Having run out of alternatives, we sat and waited in the Viz line. We did finally get in, and the Viz reps were a lot nicer than the evil overlords we had envisioned (though that's (ever-so-slightly) partially based on past experience with Viz reps), but they were in marketing, not editing, so when we asked about translating positions, they directed us to, gasp (note sarcasm), Viz's jobs e-mail address. But it wasn't entirely fruitless because one, we probably might as well try that again anyway, and two, there was a girl there dressed as Moko from Skip Beat!, who approached the Viz people with a similar question to ours. But the difference was that she doesn't want to translate--she wants to do lettering, which is awesome. So Athena said we should team up with her, and we decided to catch up to her and tell her so. Unfortunately, none of us really have anything we could team up on, except for like scanslations or something, but, since we have connections to manga companies, we gave her our card, and now we're asking around to see if anybody outsources lettering work.

We did some more wandering after that. There may have been more shopping and more cosplay photography.
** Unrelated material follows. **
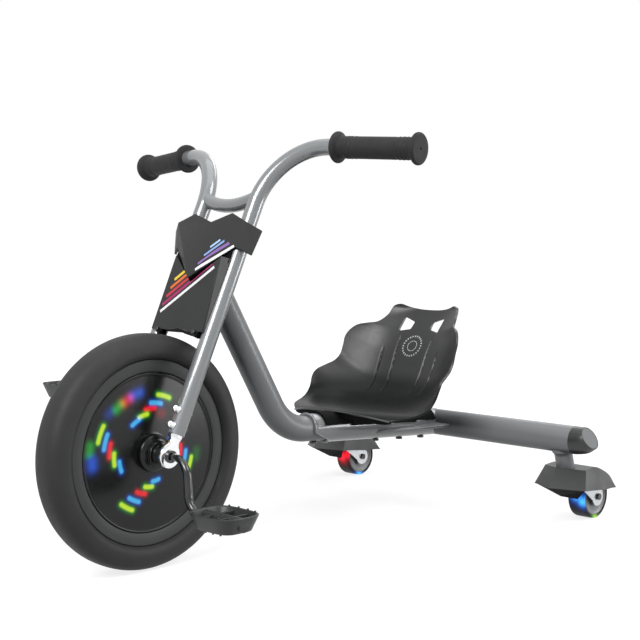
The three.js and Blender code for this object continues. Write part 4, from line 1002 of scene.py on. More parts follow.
@dataclass
class Fork:
    """The legs that run on as handlebars, and what is fixed to them, about the axle and the steering axis."""

    leg: float = 11.1
    spread: float = 52.8
    bottom: float = 28.0
    height: float = 439.2
    bend: float = 90.0
    reach: float = 222.8
    sweep: float = 10.0
    rise: float = 3.3
    bar: float = 9.5
    bar_height: float = 364.0
    bar_in_leg: float = 3.0
    sag: float = 13.0
    leg_sides: int = 96
    bend_points: int = 56
    bar_sides: int = 72
    bar_points: int = 40
    grip_length: float = 127.0
    grip_radius: float = 14.8
    grip_overhang: float = 4.3
    grip_inner: Table = ((11.4, 0), (19.1, 0), (20.7, 1.8), (20.7, 4.2), (18.9, 6), (14.8, 8.5))
    grip_outer: Table = (
        (14.8, -8.5), (19.5, -6), (20.7, -4.6), (20.7, -2), (18.9, 0), (1.2, 0), (1.2, -4), (11.4, -4))
    grip_round: float = 1.2
    ring_start: float = 12.0
    ring_pitch: float = 6.0
    ring_depth: float = 0.35
    ring_steepness: float = 4.0
    bare_half: float = 30.0
    ring_points: int = 60
    grip_sides: int = 72
    end_half: Table = (
        (10.2, 27.6), (8.4, 23.5), (7.2, 19.8), (8.4, 15.6), (12.2, 10.4), (15.2, 4.0), (15.3, -3.0),
        (12.4, -9.3), (6.6, -14.0), (0.0, -15.5))
    end_half_wall: float = 3.5
    end_points: int = 48
    end_round: float = 1.4
    plug_radius: float = 9.1
    plug_bottom: float = 24.0
    plug_top: float = 72.0
    bushing_ring: Table = (
        (5.3, 49.4), (5.3, 61.0), (7.0, 61.0), (8.2, 59.6), (8.6, 56.7), (8.3, 56.6), (8.3, 49.4))
    bushing_round: float = 0.35
    bushing_sides: int = 48
    bolt_heights: tuple[float, float] = (38.0, 59.0)
    bolt_round: float = 0.4
    bolt_sink: float = 0.6
    washer_radius: float = 5.9
    washer_height: float = 1.4
    nut_radius: float = 4.7
    nut_height: float = 4.4
    nut_open: float = 0.06
    nut_sides: int = 40
    axis_gap: float = 0.001
    shank_radius: float = 2.5
    shank_sides: int = 20
    head_radius: float = 3.4
    head_sink: float = 0.4
    head_height: float = 2.6
    head_round: float = 0.8
    head_sides: int = 28

    @property
    def bar_foot(self) -> np.ndarray:
        """Where the left leg's two straight runs would meet."""
        return np.array([self.spread, 0, self.height])

    @property
    def bar_end(self) -> np.ndarray:
        """The outer end of the left handlebar."""
        turn = math.radians(self.sweep)
        return self.bar_foot + [self.reach * math.cos(turn), self.reach * math.sin(turn), self.rise]

    def leg_rod(self) -> Shape:
        """One tube from the fork end to the grip."""
        corners = [[self.spread, 0, self.bottom], self.bar_foot, self.bar_end]
        return swept(bent(corners, self.bend, self.bend_points), self.leg, self.leg_sides)

    def crossbar(self) -> Shape:
        """A bar that sags on a parabola between the legs.

        Returns:
            The bar.
        """
        t = np.linspace(-1, 1, self.bar_points)
        span = self.spread + self.bar_in_leg
        path = np.stack([t * span, 0 * t, self.bar_height - self.sag * (1 - t**2)], -1)
        return swept(path, self.bar, self.bar_sides)

    def grip(self) -> Shape:
        """A sleeve with a flange at each end, shallow rings between them and a vent in its end.

        The rings are a sine along the grip, steepened and cut off at its depth, and left out at the middle.

        Returns:
            The grip along Z, from its inner end.
        """
        length = self.grip_length
        inner = rounded(self.grip_inner, self.grip_round, closed=False)
        outer = rounded(np.array(self.grip_outer) + [0, length], self.grip_round, closed=False)
        along = np.linspace(self.ring_start, length - self.ring_start, self.ring_points)
        wave = np.clip(np.sin(along * 2 * np.pi / self.ring_pitch) * self.ring_steepness, -1, 1)
        ripple = self.ring_depth * wave * (np.abs(along - length / 2) > self.bare_half)
        middle = np.stack([self.grip_radius + ripple - self.ring_depth, along], -1)
        return turned(np.concatenate([inner, middle, outer]), Axis.Z, self.grip_sides)

    def fork_end(self) -> Shape:
        """A blade with a waist below the leg and a ring round the axle, on a plug in the leg.

        Returns:
            The left fork end.
        """
        half = curve_through(np.array(self.end_half), self.end_points)
        outline = np.concatenate([half, (half * [-1, 1])[::-1][1:]])
        inner, outer = self.spread - self.end_half_wall, self.spread + self.end_half_wall
        blade = plate(outline, inner, outer, self.end_round, Axis.X)
        foot, top = [self.spread, 0, self.plug_bottom], [self.spread, 0, self.plug_top]
        plug = rod(self.plug_radius, foot, top, self.bolt_round)
        return joined([blade, plug])

    def bushing(self) -> Shape:
        """A bushing round the crank, on the outer face of the fork end."""
        return turned(rounded(self.bushing_ring, self.bushing_round), Axis.X, self.bushing_sides)

    def leg_bolt(self) -> Shape:
        """A washer and a domed nut in front of the leg, on a shank that runs through it.

        It is turned about Z, and then tilted so that it looks forwards. The dome's profile stops just
        short of its top and the washer's starts just off the axis, so that the ring closes on itself.

        Returns:
            The bolt, about the leg's middle line.
        """
        face, radius = self.leg - self.bolt_sink, self.nut_radius
        dome = np.linspace(0, np.pi / 2 - self.nut_open, 12)
        nut = np.stack([radius * np.cos(dome), face + self.nut_height + radius * np.sin(dome)], -1)
        rim, seat = self.washer_radius, face + self.washer_height
        corners = [[self.axis_gap, face], [rim, face], [rim, seat], [radius, seat + 0.1]]
        washer = rounded(corners, self.bolt_round, closed=False)
        cap = turned(np.concatenate([washer, nut]), Axis.Z, self.nut_sides)
        shank = rod(self.shank_radius, [0, 0, -self.leg], [0, 0, face + 1], self.bolt_round, self.shank_sides)
        return joined([cap, shank]).moved(Place(tilt=90.0))

    def bolt_end(self) -> Shape:
        """The bolt's round head behind the leg."""
        root, tip = [0, self.leg - self.head_sink, 0], [0, self.leg + self.head_height, 0]
        return rod(self.head_radius, root, tip, self.head_round, self.head_sides)

    def build(self) -> None:
        """Make the fork's round pieces, and bevel its crowns."""
        heading = self.bar_end - self.bar_foot
        grip_start = self.bar_end + heading / self.reach * (self.grip_overhang - self.grip_length)
        pairs = (
            ("leg_round", "fork_leg", self.leg_rod(), Look.BAR),
            ("grip_ringed", "grip", self.grip().aimed(grip_start, heading), Look.RUBBER),
            ("fork_end", "dropout", self.fork_end(), Look.CHROME),
            ("bushing_round", "axle_bushing", self.bushing(), Look.BLACK_STEEL),
        )
        for side in Side:
            word = side.word
            for name, node, shape, finish in pairs:
                add_piece(f"{name}_{word}", shape.on_side(side).moved(FORK), finish, Body.FORK, [f"{node}_{word}"])
            for height, level in zip(self.bolt_heights, ("lower", "upper")):
                bolt = self.leg_bolt().shifted(side.value * self.spread, 0, height)
                end = self.bolt_end().shifted(side.value * self.spread, 0, height)
                add_piece(f"bolt_domed_{word}_{level}", bolt.moved(FORK), Look.CHROME, Body.FORK,
                          [f"leg_bolt_{word}_{level}"])
                add_piece(f"bolt_end_{word}_{level}", end.moved(FORK), Look.BLACK_STEEL, Body.FORK)
            bevelled(f"panel_screw_{word}", Look.BLACK_STEEL, Body.FORK, width=0.4)
        add_piece("crossbar_round", self.crossbar().moved(FORK), Look.BAR, Body.FORK, ["crossbar"])
        # The lower crown and the steerer take the painted shade finish for the shadow behind the shield, in place of
        # their own paint and steel.
        for node, finish in (("lower_crown", Look.SHADED_CROWN), ("upper_crown", Look.BAR),
                             ("steerer", Look.SHADED_STEERER), ("steerer_nut", Look.BLACK_STEEL)):
            bevelled(node, finish, Body.FORK, width=0.7)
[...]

But we were pretty worn out and all the Kingdom Hearts cosplayers (many of whom were cosplaying Organization XIII) were reminding us that oh yeah, we're in the middle of the new Kingdom Hearts game, so we headed back to the hotel and played until it was time to get ready for bed.

Today I'm thankful for finishing work early again, personalized autographs (if we'd known he would do that, we would have been more proactive about asking friends if they wanted us to get anything signed for them), alphanumeric cinnamon cookies, meeting aspiring lettering artists, and knowing what to do next for work.